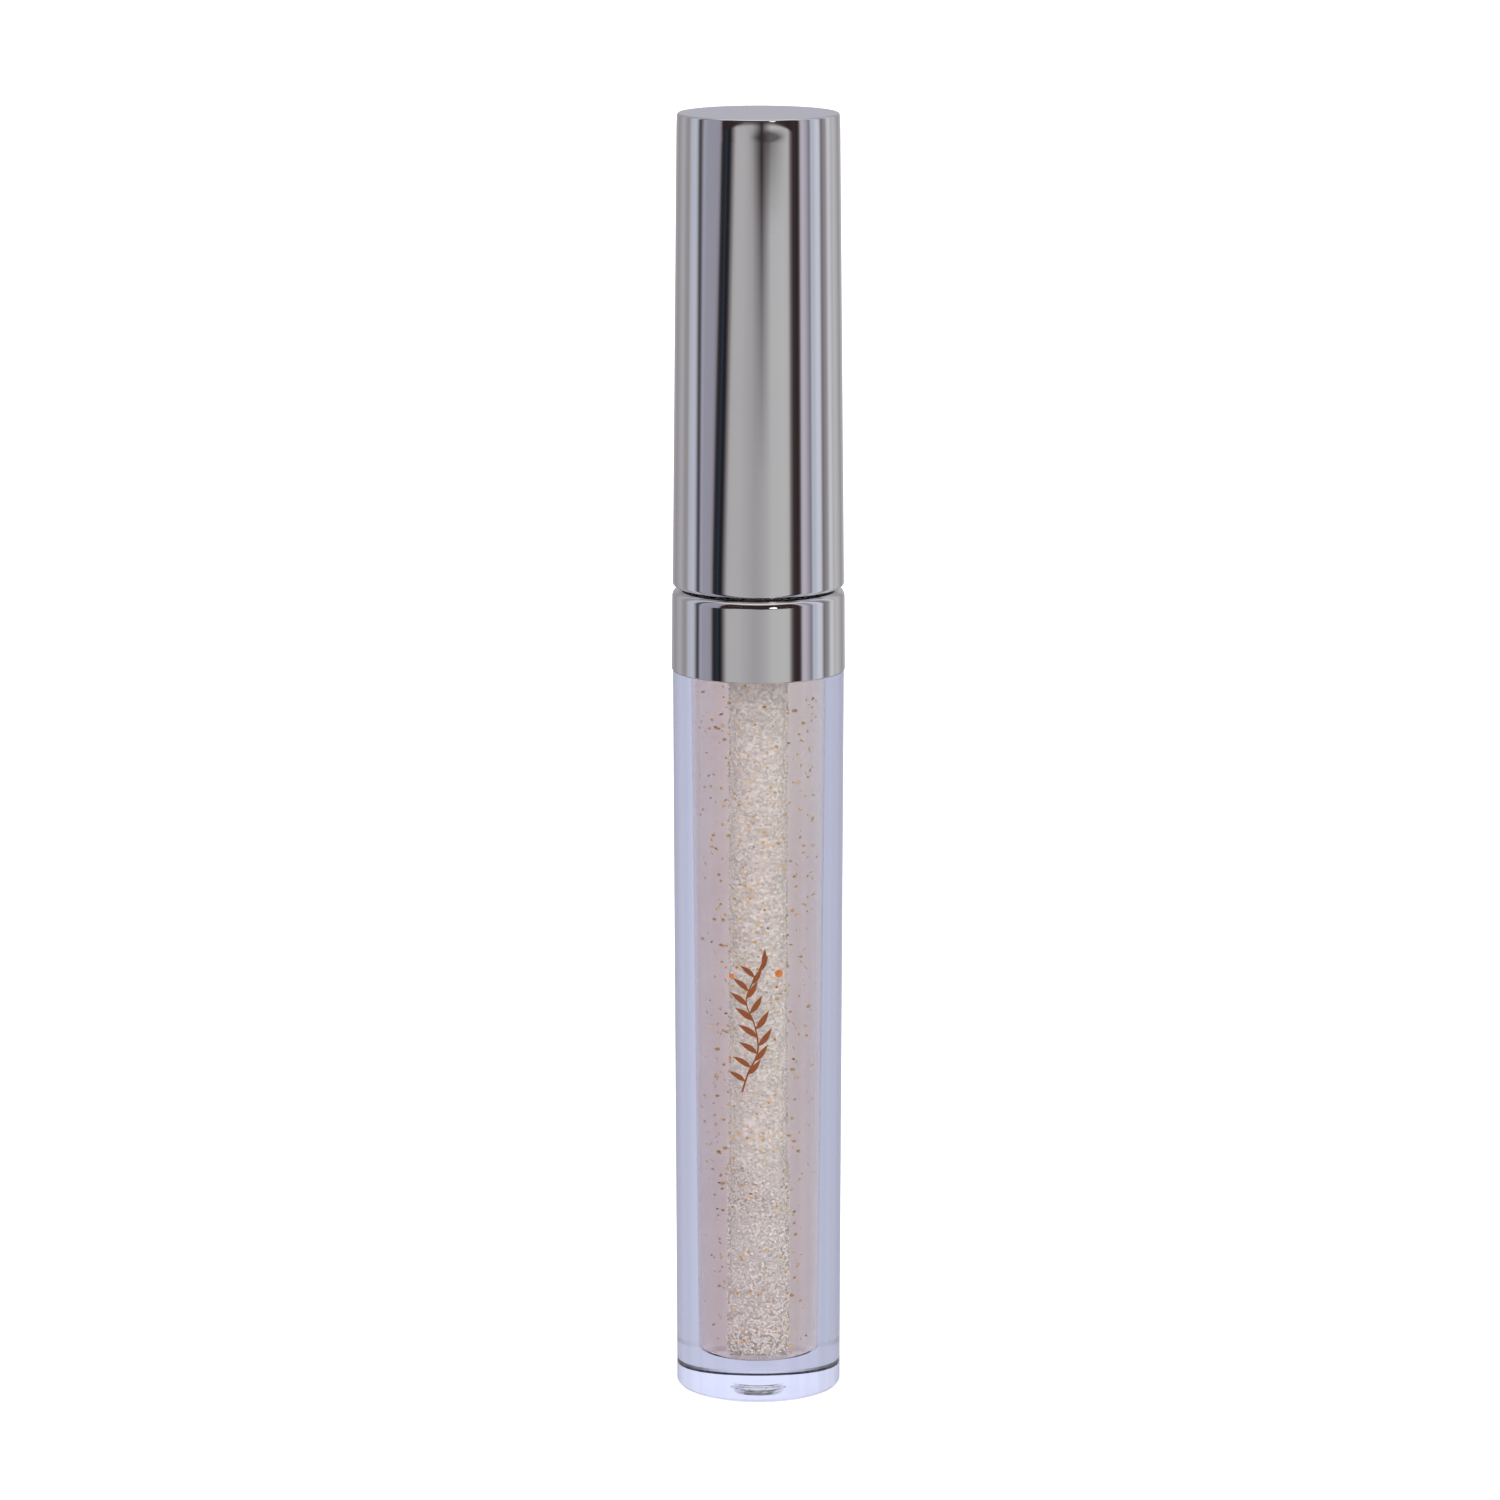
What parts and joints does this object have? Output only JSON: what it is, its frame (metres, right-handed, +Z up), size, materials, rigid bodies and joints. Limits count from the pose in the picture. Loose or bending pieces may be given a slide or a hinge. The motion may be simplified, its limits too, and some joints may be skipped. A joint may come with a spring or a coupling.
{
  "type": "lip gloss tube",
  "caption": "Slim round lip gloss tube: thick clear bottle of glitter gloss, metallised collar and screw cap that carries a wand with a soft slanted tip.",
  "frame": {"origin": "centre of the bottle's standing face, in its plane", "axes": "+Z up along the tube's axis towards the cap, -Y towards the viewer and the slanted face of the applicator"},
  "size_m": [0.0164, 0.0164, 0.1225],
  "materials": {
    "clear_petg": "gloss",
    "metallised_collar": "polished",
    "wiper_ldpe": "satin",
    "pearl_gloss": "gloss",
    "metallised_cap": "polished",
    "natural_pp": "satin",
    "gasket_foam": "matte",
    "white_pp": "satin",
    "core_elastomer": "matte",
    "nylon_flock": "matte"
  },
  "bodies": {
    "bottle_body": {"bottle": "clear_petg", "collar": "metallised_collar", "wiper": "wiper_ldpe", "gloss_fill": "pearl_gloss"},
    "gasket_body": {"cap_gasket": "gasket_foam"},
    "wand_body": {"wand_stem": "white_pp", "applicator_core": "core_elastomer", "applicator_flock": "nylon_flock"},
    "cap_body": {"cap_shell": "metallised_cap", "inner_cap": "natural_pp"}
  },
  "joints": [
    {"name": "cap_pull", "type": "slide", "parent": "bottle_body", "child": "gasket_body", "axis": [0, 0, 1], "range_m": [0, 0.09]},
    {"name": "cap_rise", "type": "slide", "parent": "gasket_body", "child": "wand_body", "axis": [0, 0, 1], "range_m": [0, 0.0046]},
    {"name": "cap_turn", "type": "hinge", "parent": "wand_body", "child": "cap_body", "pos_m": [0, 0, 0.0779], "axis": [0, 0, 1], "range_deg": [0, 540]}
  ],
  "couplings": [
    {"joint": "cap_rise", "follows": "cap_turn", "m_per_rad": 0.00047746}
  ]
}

_WHAT IS NEEDED:_
Using the data above, reproduce every line exactly.

_WORKED ANSWER:_
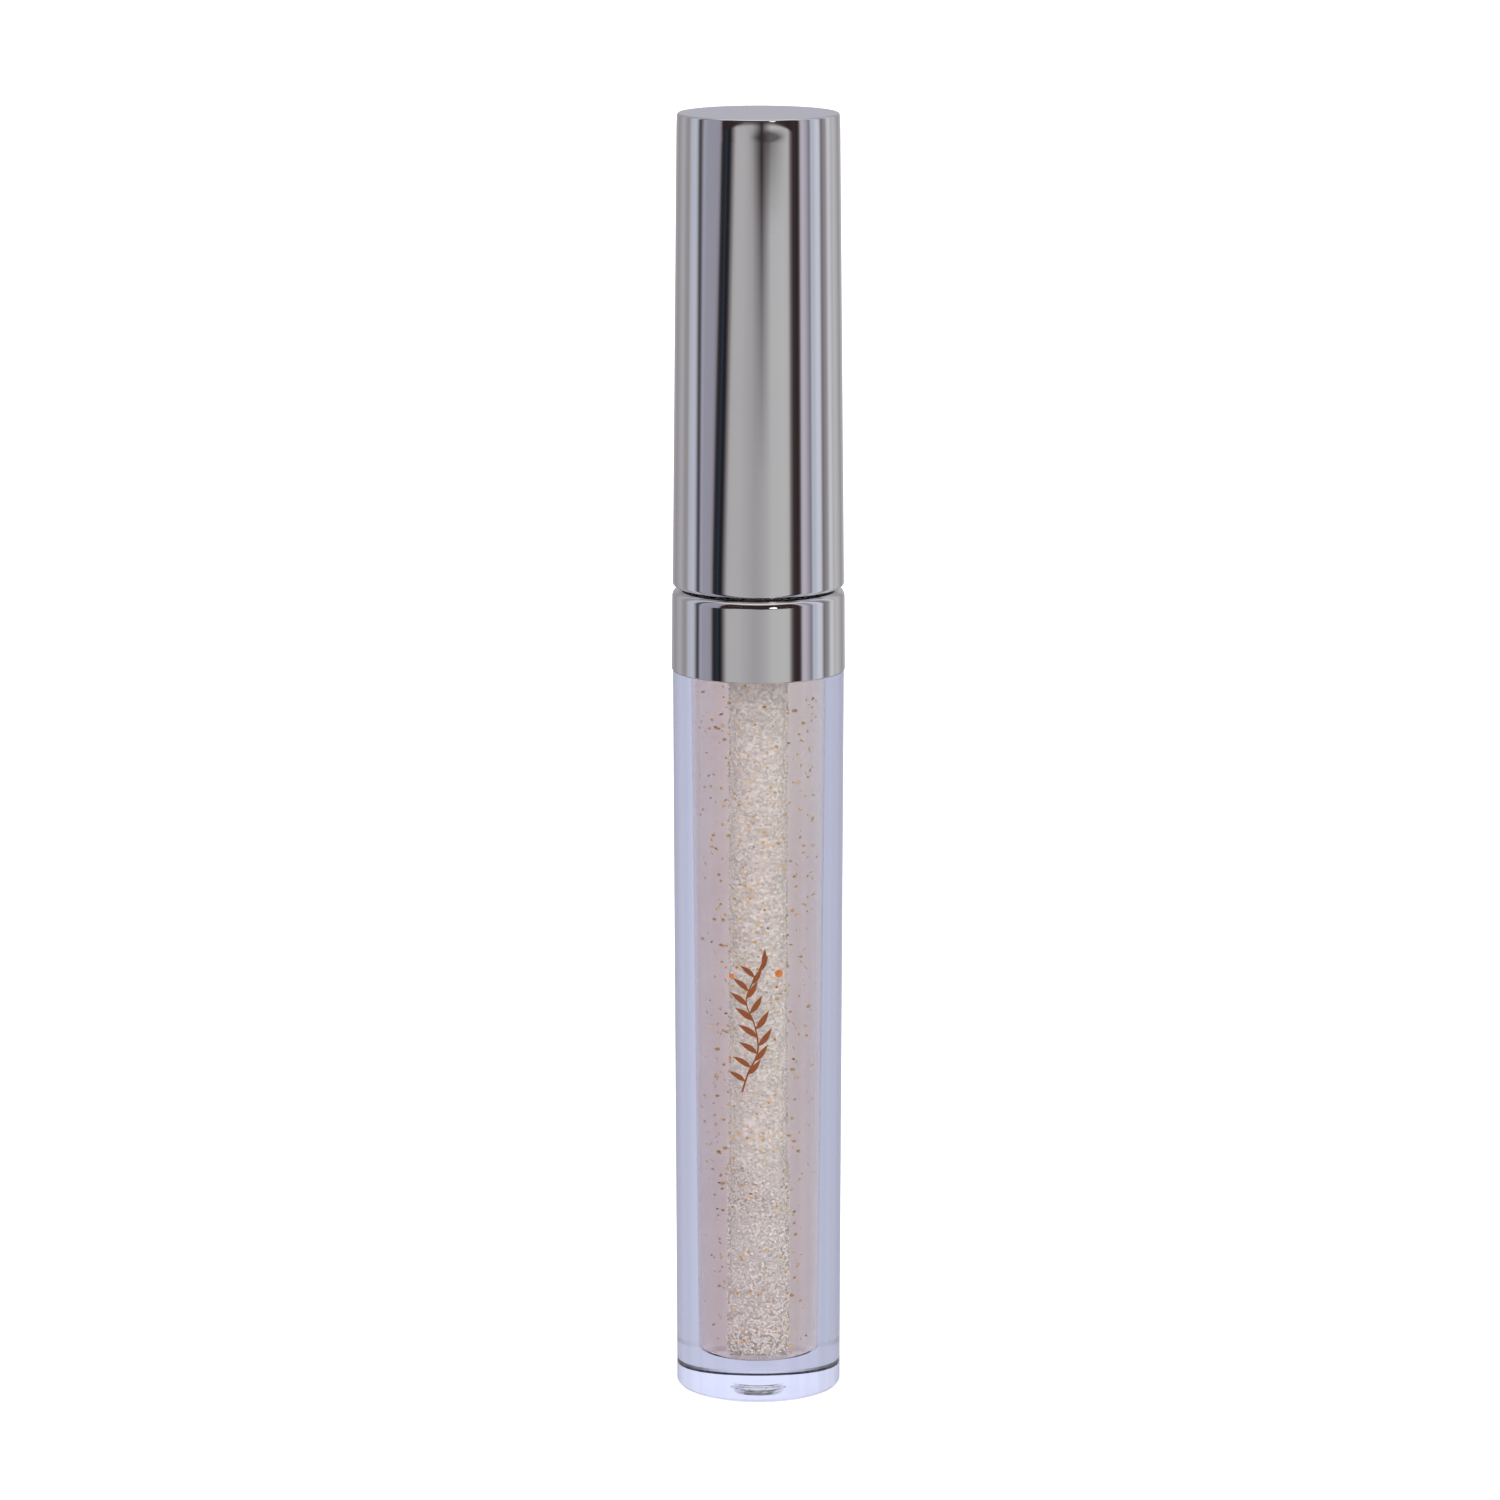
What parts and joints does this object have? Output only JSON: what it is, its frame (metres, right-handed, +Z up), size, materials, rigid bodies and joints. Limits count from the pose in the picture. Loose or bending pieces may be given a slide or a hinge. The motion may be simplified, its limits too, and some joints may be skipped. A joint may come with a spring or a coupling.
{
  "type": "lip gloss tube",
  "caption": "Slim round lip gloss tube: thick clear bottle of glitter gloss, metallised collar and screw cap that carries a wand with a soft slanted tip.",
  "frame": {"origin": "centre of the bottle's standing face, in its plane", "axes": "+Z up along the tube's axis towards the cap, -Y towards the viewer and the slanted face of the applicator"},
  "size_m": [0.0164, 0.0164, 0.1225],
  "materials": {
    "clear_petg": "gloss",
    "metallised_collar": "polished",
    "wiper_ldpe": "satin",
    "pearl_gloss": "gloss",
    "metallised_cap": "polished",
    "natural_pp": "satin",
    "gasket_foam": "matte",
    "white_pp": "satin",
    "core_elastomer": "matte",
    "nylon_flock": "matte"
  },
  "bodies": {
    "bottle_body": {"bottle": "clear_petg", "collar": "metallised_collar", "wiper": "wiper_ldpe", "gloss_fill": "pearl_gloss"},
    "gasket_body": {"cap_gasket": "gasket_foam"},
    "wand_body": {"wand_stem": "white_pp", "applicator_core": "core_elastomer", "applicator_flock": "nylon_flock"},
    "cap_body": {"cap_shell": "metallised_cap", "inner_cap": "natural_pp"}
  },
  "joints": [
    {"name": "cap_pull", "type": "slide", "parent": "bottle_body", "child": "gasket_body", "axis": [0, 0, 1], "range_m": [0, 0.09]},
    {"name": "cap_rise", "type": "slide", "parent": "gasket_body", "child": "wand_body", "axis": [0, 0, 1], "range_m": [0, 0.0046]},
    {"name": "cap_turn", "type": "hinge", "parent": "wand_body", "child": "cap_body", "pos_m": [0, 0, 0.0779], "axis": [0, 0, 1], "range_deg": [0, 540]}
  ],
  "couplings": [
    {"joint": "cap_rise", "follows": "cap_turn", "m_per_rad": 0.00047746}
  ]
}